Los exfranquistas tenían buenos motivos para defender la democracia como un mero recurso a las urnas para decidir qué era lo bueno y lo malo, precisamente porque llevaban cuarenta años haciendo lo contrario: prohibiendo utilizar las urnas con el argumento de que Franco ya sabía en nombre de los españoles qué era para nosotros lo bueno y lo malo. El principal partido de la oposición, el comunista, también tenía buenas razones para reducir la democracia a ir a votar. En primer lugar, porque estaba convencido de que en esas elecciones sus resultados serían magníficos (el chasco de Pablo Iglesias Turrión al ver que el pasado 26 de junio perdía un millón de votos no es nada comparado con la decepción de Santiago Carrillo en 1976, cuando comprobó que su partido solo alcanzaba 20 diputados: ser de ultraizquierda es ir de desengaño en desengaño en España). En segundo lugar, los comunistas se apuntaron a esta concepción relativista porque no pensaban que una democracia española, similar al resto de las europeas, tuviera de por sí ningún valor propio (más allá de facilitarles a ellos el acceso al poder): los comunistas eran marxistas y para Marx la despectivamente llamada “democracia burguesa” no era sino un fraude.

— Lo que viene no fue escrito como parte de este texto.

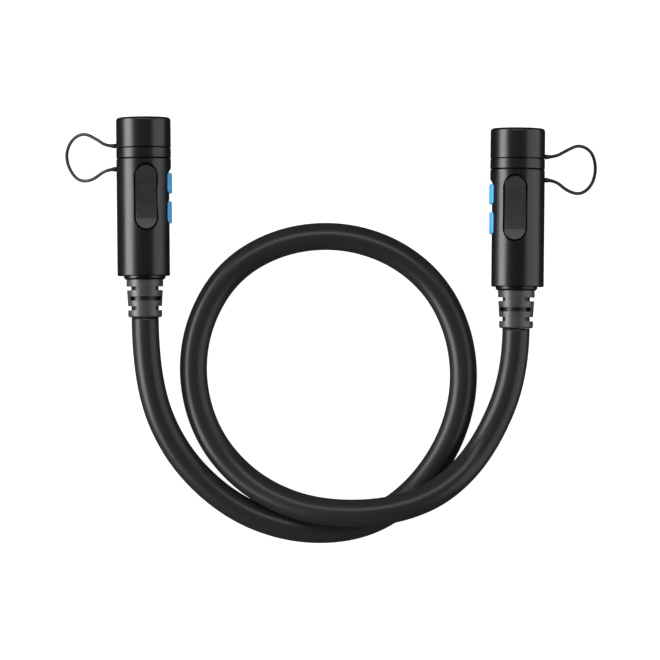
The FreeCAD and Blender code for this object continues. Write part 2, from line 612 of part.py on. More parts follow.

Otros partidos, como el PSOE, que tal vez habrían podido reivindicar la democracia por sus valores propios, tampoco estaban en condiciones de hacerlo. Y por motivos parecidos al PCE: hasta 1979 el PSOE se confesaba marxista, y muy despistado marxista sería uno que alabara más los bienes que nos proporciona la democracia en vez de execrar sus males, con el fin de superarla en un sistema futuro mejor. En suma: nuestra democracia nació relativista, tras un coqueteo libidinoso con la idea de que ningún principio vale más que ningún otro y que, por ello, pongámonos a votar para decidirlo todo, que, como diría Cole Porter, anything goes. Creo que hemos sufrido y estamos sufriendo desde entonces las consecuencias de esta opción filosófica.
Hemos sufrido este relativismo cuando se nos decía que los partidos que apoyaban el terrorismo no podían ser prohibidos, dado que mucha gente les votaba y quién era nadie para prohibir otra opción política. Lo sufrimos cuando nuestros estudiantes salen de la educación obligatoria pensando que democracia equivale a votar mucho y sobre cualquier cosa, no a la defensa de unos derechos absolutos que no son votables. Lo sufrimos cuando otra profesora de Derecho (bien es cierto que no de idéntico nivel intelectual que el de los citados Kelsen o Suárez) y exministra del Gobierno de España, María Antonia Trujillo, defiende que lo mismo vale el derecho de unos estudiantes encapuchados a boicotear una conferencia que el de los conferenciantes a impartirla. Lo sufrimos cuando nos quedamos sin un nombre, distinto al de “democracias”, para los países, como Venezuela o Turquía, en que se celebran elecciones, sí, pero se conculcan todos demás principios democráticos.
¿Existe algún remedio para tales sinsabores? La buena noticia es que existe, ya está inventado y ya está probado. Se llama democracia militante: una democracia que no acepta que quepa cualquier cosa en ella con tal de que “consiga votos”, sino que sabe que defiende unos valores concretos, como los que citamos al inicio. Eso sí, para que una democracia sea militante, hacen falta demócratas que militen en ella. Y será en esta legislatura que se nos viene cuando constataremos si hay más militantes de la democracia que militantes de cada partidito político en nuestra España. O, dicho de otro modo, si hay más patriotas que sectarios.